Some were considered non-essential, while others had a hard time obtaining supplies needed to keep business flowing normally. It also forced many of these stores to go online, something they weren’t originally set-up to do. Others just closed for good.
True Religion has been a bougie, high-class staple of some people’s (and celebrity’s) closet for years, but the brand has been struggling since coronavirus slammed the United States. In April 2020, the business applied for Chapter 11 bankruptcy stating that the pandemic had affected sales.
This wasn’t the first time they had filed, however. True Religion also filed in 2017, making this the second time in five years. The company’s financials are clearly a mess, making investors turn away. This could be the last we see of True Religion.
The first thing many states did was shut down hotels. That, coupled with flights being shut down, non-essential travel became non-existent. Hertz began to feel the hurt. Hertz wasn’t making any money, and so it was on the verge of bankruptcy.
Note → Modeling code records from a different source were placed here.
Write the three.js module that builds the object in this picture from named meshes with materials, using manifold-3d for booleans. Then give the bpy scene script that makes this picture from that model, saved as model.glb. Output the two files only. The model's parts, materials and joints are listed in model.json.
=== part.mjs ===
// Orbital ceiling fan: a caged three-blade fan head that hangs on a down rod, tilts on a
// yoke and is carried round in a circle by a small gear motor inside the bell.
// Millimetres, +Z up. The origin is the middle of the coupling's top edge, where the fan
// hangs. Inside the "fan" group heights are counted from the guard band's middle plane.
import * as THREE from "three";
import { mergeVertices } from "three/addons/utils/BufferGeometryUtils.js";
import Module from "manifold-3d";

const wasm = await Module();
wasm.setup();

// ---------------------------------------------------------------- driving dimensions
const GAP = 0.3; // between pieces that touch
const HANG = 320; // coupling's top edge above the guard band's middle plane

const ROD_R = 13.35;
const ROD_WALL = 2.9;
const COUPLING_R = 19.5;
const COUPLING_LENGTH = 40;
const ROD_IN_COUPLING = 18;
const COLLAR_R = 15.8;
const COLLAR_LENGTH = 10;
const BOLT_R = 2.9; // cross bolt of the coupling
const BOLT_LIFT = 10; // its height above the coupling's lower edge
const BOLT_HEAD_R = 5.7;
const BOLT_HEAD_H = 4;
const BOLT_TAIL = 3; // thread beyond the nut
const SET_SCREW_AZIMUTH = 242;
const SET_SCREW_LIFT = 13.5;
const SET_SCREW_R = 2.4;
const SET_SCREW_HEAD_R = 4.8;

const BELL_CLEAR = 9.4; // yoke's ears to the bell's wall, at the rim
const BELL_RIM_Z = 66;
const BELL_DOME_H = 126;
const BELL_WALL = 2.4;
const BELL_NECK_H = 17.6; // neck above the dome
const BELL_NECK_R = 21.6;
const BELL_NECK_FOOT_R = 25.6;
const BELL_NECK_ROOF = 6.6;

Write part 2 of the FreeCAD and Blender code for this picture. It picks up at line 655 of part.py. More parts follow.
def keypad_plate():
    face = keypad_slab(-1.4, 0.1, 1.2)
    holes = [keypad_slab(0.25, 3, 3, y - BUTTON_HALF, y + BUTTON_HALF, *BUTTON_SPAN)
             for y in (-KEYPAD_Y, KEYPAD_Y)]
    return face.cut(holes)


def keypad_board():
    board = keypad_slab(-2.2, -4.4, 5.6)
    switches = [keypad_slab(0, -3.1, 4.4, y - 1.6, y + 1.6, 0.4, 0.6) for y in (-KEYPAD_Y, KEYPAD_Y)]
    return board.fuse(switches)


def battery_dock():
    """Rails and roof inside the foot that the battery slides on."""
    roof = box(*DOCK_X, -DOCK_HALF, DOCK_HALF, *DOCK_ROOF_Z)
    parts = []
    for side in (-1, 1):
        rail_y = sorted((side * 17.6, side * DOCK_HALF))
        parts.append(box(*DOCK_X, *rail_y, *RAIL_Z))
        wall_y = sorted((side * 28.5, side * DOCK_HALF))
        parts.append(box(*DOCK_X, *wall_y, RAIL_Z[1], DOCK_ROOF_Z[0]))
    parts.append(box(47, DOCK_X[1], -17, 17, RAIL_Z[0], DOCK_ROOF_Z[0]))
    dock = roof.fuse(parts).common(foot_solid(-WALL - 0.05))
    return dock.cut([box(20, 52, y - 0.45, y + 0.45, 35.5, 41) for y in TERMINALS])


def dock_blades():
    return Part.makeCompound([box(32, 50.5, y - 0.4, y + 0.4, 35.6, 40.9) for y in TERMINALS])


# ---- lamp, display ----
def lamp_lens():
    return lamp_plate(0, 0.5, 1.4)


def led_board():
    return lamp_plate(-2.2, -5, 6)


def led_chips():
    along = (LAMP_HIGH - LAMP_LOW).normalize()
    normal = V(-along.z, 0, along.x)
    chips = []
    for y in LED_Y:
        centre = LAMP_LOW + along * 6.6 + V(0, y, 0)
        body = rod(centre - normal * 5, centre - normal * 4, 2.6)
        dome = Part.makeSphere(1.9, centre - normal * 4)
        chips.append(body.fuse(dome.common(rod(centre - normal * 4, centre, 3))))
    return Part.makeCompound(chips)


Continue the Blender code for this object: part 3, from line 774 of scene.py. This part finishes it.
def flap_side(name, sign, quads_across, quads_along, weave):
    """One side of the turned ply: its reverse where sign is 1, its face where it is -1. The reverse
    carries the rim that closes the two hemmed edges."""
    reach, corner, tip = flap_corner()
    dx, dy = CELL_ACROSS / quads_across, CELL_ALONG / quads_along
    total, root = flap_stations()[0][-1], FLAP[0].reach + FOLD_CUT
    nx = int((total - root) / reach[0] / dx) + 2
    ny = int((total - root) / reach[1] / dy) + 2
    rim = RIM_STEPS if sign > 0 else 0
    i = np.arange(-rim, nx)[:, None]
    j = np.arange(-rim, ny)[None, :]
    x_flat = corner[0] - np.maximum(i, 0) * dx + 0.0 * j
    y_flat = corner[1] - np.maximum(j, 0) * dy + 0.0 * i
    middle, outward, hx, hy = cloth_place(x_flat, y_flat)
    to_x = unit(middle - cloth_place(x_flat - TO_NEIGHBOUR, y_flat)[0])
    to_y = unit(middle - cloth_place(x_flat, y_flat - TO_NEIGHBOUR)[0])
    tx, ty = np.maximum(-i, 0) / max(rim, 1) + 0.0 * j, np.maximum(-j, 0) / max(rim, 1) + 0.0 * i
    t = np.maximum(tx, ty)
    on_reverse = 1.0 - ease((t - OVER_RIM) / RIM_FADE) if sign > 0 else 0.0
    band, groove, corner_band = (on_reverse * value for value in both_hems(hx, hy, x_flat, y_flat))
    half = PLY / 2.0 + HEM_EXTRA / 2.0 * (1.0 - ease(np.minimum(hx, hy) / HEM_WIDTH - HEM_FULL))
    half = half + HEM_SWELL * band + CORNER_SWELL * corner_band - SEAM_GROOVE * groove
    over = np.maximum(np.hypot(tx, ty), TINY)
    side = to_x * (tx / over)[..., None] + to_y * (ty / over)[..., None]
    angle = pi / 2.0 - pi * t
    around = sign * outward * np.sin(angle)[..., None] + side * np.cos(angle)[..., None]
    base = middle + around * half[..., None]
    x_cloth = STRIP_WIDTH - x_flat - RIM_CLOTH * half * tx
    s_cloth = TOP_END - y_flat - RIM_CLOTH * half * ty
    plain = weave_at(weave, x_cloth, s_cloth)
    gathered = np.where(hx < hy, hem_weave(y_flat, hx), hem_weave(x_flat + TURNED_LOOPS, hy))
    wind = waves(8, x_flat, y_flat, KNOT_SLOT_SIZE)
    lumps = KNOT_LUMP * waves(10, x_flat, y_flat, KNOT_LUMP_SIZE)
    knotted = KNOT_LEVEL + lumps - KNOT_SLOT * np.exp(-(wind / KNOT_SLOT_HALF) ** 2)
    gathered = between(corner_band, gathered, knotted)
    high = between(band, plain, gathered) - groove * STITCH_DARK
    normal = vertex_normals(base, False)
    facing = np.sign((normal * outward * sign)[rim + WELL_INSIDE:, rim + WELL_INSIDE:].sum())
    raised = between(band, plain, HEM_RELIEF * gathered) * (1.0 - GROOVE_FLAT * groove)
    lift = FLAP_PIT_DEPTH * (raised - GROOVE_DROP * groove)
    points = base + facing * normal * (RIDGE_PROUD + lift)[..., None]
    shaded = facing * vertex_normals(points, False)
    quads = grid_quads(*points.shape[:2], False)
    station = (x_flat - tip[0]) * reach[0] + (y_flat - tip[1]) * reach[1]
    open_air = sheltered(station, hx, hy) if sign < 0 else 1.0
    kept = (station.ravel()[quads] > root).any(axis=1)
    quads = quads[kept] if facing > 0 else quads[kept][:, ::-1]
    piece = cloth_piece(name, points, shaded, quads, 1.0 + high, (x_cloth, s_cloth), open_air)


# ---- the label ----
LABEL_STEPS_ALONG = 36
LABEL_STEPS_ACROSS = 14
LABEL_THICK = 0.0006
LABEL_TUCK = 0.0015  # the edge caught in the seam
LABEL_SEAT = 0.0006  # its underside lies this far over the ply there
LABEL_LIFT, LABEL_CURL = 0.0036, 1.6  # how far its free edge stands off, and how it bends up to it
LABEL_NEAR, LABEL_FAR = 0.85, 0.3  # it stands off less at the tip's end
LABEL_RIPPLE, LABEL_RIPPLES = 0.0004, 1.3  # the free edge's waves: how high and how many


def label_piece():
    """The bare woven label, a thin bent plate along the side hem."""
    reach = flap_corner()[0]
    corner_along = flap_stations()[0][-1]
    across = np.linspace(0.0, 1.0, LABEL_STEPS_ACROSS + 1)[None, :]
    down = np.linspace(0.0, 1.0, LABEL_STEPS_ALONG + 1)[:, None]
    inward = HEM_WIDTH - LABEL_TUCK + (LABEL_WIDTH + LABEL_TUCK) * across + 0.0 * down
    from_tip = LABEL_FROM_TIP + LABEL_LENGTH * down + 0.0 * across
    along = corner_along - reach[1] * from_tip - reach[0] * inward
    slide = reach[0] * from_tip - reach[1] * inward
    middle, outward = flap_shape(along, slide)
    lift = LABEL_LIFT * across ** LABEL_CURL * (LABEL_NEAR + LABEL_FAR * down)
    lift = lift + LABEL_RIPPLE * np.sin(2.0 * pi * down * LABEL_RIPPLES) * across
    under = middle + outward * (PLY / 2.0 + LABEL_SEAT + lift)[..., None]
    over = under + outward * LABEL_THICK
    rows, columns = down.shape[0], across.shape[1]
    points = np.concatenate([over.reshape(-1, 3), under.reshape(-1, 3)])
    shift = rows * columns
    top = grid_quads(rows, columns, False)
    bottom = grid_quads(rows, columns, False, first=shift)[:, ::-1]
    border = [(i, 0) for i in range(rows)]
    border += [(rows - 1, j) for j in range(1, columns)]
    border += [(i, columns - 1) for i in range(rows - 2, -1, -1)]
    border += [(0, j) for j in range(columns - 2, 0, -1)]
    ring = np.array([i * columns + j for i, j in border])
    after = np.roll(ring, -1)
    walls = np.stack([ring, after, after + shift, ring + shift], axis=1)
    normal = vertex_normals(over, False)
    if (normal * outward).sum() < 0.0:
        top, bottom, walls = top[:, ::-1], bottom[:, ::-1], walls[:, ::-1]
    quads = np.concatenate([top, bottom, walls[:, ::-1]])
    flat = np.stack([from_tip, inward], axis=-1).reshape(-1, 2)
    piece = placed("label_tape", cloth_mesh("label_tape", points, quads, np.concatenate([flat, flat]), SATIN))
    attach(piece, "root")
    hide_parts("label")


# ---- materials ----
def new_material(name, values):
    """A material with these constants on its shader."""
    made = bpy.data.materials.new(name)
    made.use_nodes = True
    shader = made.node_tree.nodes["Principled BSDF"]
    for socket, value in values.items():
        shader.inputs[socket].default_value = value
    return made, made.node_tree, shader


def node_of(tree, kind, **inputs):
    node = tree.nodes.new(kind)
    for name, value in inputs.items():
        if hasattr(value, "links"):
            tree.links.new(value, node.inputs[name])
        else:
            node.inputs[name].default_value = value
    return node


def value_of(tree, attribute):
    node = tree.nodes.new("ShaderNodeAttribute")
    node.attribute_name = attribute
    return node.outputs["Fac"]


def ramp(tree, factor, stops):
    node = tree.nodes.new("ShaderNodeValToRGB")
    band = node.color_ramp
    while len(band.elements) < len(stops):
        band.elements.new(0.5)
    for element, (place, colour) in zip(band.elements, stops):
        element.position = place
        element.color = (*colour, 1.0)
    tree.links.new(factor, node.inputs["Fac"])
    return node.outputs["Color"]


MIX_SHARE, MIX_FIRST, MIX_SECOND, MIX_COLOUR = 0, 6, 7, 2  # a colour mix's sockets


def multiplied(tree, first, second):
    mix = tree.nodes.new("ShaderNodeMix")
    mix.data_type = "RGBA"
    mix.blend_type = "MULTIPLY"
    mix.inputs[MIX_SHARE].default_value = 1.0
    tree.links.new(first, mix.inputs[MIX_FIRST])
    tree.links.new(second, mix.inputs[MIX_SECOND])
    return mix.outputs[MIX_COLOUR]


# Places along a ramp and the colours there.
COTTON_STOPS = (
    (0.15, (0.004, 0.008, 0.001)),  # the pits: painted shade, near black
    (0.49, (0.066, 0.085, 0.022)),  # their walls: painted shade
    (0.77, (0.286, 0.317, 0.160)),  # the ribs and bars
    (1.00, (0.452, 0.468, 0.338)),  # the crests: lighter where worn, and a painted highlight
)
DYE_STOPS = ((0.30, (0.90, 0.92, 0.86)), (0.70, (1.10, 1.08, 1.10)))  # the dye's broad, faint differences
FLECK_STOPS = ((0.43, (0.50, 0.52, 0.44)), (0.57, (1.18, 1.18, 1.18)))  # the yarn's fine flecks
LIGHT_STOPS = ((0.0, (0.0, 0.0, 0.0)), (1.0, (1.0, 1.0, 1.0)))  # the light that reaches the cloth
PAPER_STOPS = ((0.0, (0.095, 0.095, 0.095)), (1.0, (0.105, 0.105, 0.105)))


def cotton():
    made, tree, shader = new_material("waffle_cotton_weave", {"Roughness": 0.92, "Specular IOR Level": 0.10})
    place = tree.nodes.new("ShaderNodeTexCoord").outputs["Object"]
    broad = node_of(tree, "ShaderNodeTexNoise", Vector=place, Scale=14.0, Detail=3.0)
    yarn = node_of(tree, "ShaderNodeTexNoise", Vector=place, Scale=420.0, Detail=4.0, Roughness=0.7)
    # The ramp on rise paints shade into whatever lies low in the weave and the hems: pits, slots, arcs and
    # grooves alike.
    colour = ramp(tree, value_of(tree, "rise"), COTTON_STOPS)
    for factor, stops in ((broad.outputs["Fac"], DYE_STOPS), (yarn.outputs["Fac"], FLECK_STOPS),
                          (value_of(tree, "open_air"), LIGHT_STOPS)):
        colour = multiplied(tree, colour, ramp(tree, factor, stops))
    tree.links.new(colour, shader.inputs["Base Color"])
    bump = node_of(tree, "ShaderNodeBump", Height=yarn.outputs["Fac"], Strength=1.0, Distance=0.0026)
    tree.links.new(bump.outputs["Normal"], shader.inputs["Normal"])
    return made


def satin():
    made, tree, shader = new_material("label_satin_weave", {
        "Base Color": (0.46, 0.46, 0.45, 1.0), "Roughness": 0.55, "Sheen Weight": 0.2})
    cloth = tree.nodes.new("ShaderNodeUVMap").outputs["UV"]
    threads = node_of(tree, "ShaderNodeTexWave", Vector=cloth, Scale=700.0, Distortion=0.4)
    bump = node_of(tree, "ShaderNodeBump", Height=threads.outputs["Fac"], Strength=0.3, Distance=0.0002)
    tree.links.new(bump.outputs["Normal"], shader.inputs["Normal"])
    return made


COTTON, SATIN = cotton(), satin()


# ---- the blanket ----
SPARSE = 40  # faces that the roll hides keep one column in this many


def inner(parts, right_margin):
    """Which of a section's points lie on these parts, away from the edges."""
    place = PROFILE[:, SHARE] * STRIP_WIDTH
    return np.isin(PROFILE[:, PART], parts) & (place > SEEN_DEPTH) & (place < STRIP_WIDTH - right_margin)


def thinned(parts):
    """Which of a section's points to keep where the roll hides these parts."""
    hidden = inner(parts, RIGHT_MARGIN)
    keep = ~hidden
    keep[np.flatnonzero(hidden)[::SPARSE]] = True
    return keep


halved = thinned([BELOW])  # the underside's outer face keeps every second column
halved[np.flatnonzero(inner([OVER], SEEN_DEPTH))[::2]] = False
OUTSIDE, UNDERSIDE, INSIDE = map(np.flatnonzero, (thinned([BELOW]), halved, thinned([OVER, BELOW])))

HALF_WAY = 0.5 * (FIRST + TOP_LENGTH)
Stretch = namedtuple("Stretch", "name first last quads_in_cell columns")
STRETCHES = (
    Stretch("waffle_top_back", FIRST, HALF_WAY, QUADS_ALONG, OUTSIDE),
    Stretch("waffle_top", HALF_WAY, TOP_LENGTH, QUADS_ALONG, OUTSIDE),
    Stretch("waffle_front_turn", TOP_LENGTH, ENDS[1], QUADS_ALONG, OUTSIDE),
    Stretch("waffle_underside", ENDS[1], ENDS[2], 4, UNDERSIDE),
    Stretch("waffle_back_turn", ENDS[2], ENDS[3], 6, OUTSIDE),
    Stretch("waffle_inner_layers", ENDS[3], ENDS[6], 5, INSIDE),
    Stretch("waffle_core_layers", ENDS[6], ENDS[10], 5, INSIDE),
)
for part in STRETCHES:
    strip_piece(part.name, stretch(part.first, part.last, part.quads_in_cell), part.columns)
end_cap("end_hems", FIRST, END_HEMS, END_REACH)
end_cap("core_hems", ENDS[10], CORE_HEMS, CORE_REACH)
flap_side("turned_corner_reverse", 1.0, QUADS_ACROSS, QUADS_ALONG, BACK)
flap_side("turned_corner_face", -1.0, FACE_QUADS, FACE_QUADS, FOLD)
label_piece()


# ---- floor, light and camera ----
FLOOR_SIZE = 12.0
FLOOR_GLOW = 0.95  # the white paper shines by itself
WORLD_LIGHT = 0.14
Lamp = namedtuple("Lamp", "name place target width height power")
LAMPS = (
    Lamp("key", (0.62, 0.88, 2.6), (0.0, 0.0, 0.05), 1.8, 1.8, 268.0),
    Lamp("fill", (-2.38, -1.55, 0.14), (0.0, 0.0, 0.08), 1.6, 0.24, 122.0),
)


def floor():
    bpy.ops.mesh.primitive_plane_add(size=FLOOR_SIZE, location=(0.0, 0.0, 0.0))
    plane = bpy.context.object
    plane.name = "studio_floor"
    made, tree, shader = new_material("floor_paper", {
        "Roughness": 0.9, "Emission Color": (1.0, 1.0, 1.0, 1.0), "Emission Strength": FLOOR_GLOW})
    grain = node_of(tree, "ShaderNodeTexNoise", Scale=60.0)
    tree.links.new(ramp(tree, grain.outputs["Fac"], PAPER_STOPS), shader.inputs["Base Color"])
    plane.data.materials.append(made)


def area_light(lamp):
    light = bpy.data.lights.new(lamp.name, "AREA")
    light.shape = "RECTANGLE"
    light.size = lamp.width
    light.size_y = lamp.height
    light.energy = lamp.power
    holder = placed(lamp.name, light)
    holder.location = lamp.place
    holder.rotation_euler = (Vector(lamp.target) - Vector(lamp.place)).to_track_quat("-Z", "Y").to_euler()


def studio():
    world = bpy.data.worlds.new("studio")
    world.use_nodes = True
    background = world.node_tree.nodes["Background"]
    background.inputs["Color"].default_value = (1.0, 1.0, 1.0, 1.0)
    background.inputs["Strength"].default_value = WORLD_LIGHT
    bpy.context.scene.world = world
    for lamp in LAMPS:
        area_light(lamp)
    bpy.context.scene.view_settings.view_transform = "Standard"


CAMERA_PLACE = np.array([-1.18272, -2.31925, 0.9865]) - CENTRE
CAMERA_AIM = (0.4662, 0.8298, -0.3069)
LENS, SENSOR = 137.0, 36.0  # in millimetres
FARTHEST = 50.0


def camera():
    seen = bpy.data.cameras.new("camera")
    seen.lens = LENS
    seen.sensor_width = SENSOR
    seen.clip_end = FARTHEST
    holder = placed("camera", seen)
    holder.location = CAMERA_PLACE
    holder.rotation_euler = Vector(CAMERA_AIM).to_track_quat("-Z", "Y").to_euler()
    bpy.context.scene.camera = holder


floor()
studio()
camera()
According to USA Today, it had an estimated $17 billion in debt. Before it began proceedings, Hertz made an agreement to create a new strategy that would take the global pandemic into account. On top of that, it also laid off 10,000 people in April.
Lord & Taylor
Lord & Taylor may be going down the drain. According to a report from Reuters, Lord & Taylor has been moving toward bankruptcy amid the coronavirus pandemic. Even though restrictions are being lifted, the brand isn’t expected to survive the crisis – we’re talking liquidation here.
Lord & Taylor still has hope as it explores other options, like negotiating relief from creditors or attracting new investors. Le Tote only recently purchased the business, so we expected it to last longer. Closing stores could help, but it may also just buy time.
Sur La Table
Sur La Table may not be a household name for some, but for those in cooking, this name is everything. Sur La Table is a premium cookware company, and it’s had a significantly harder time staying afloat through COVID-19. The brand was forced to close stores and cancel cooking classes as part of the lockdowns.
Many are suspecting a bankruptcy filing soon, but the business is hoping to attract investors in one way or another. Considering that it only has about 125 stores, we’re not sure store closures will help much. Good luck, Sur La Table.